If a change is made, all these data sources must be updated, but that’s nearly impossible to do using spreadsheets or a homegrown system, which might have been developed 30 years ago. This needs to become a modern, digital system.

Products are manufactured in a very specific order because there are rules that govern, for instance, when a certain valve can be installed before the gas tank is mounted. All such rules need to be globally available and visible in one common view. That’s Configuration Lifecycle Management.

Moving from ETO to CTO

Many B2B manufacturers have relied on an engineer-to-order (ETO) approach. This approach is costly in both time and resources, leading many vendors to consider new business models that allow them to offer more competitive pricing.

Today, they are beginning to switch from an ETO to a configure-to-order (CTO) perspective. The goal is to be more efficient by using already-compiled product or component combinations that continue to satisfy the engineering-to-order need for the customers but do it in a more configurable way.

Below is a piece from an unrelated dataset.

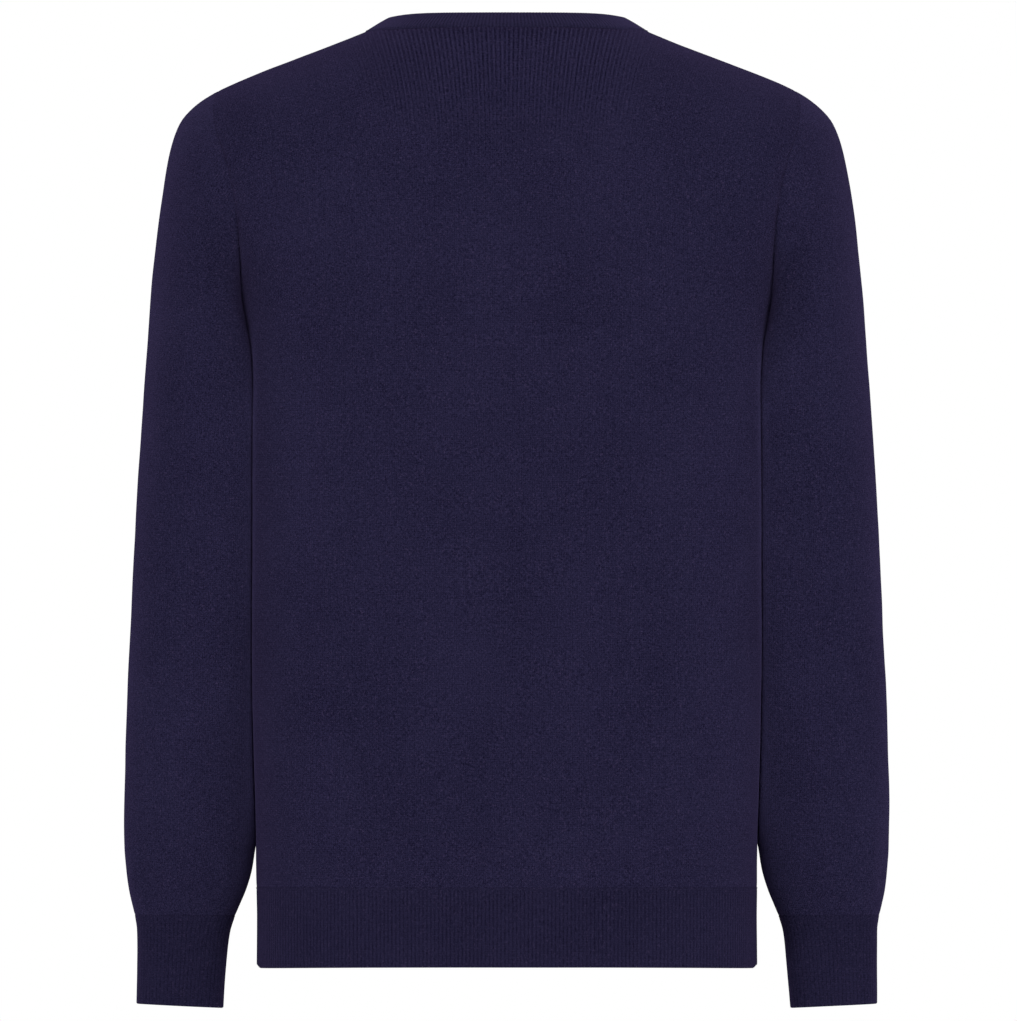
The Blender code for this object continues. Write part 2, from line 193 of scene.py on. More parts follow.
BROKEN_RIBS = 3.6  # how strongly the pulled ribs are broken up
FURROW_LIGHT = 0.27  # how light the knit is between the yarns
YARN_PAINTED_LIGHT = 0.30  # and how much lighter the yarns' tops are painted: painted shade in the furrows between them
FUZZ_SHARE = 0.6
PATCH_LIGHT = 0.3
VIOLET_SHARE = 0.7
FIBRE_HEIGHT = 1.2  # of the loose fibres, against the yarn's
WOOL_SHADING = {
    "Specular IOR Level": 0.0,
    "Sheen Weight": 0.05,
    "Sheen Tint": (0.62, 0.4, 1.0, 1),
}


def named_columns(names, rows):
    """A table with a row for each section and a name for each column."""
    return dict(zip(names.split(), np.array(rows, float).T))


# The torso's level sections, in millimetres: half width, and depth behind and before the side seams.
TORSO = named_columns(
    "height  half_width  back  front",
    [
        (-672.5, 179.9, 113, 112),
        (-582, 180.5, 111, 113),
        (-530, 182.6, 109, 113.5),
        (-480, 184.8, 107, 114),
        (-409, 187.5, 106, 115),
        (-290, 191.5, 109, 117),
        (-216, 193, 112, 118),
        (-196, 196, 112.5, 118),
        (-170, 201, 113, 117.5),
        (-140, 214, 112, 115),
        (-110, 226, 110, 111),
        (-60, 236, 104, 104),
        (0, 240, 98, 92),
        (40, 240, 92, 84),
    ],
)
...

The changing market dynamics play a role, too. What CLM also provides is the ability to be agile and act quickly as needed. Supply chain resilience is one example. If a company is in control of its data and processes, it can easily adapt to new situations. Such agility is a competitive advantage.

Collaborate to transform

In the modern world of highly complex configurable products, manufacturers need a new approach that allows for easy collaboration and provides a single source of truth for product configuration data across the business to ensure customer satisfaction. Configuration Lifecycle Management solutions can help organizations address the collaboration barriers to digital transformation and foster a single source of configuration truth.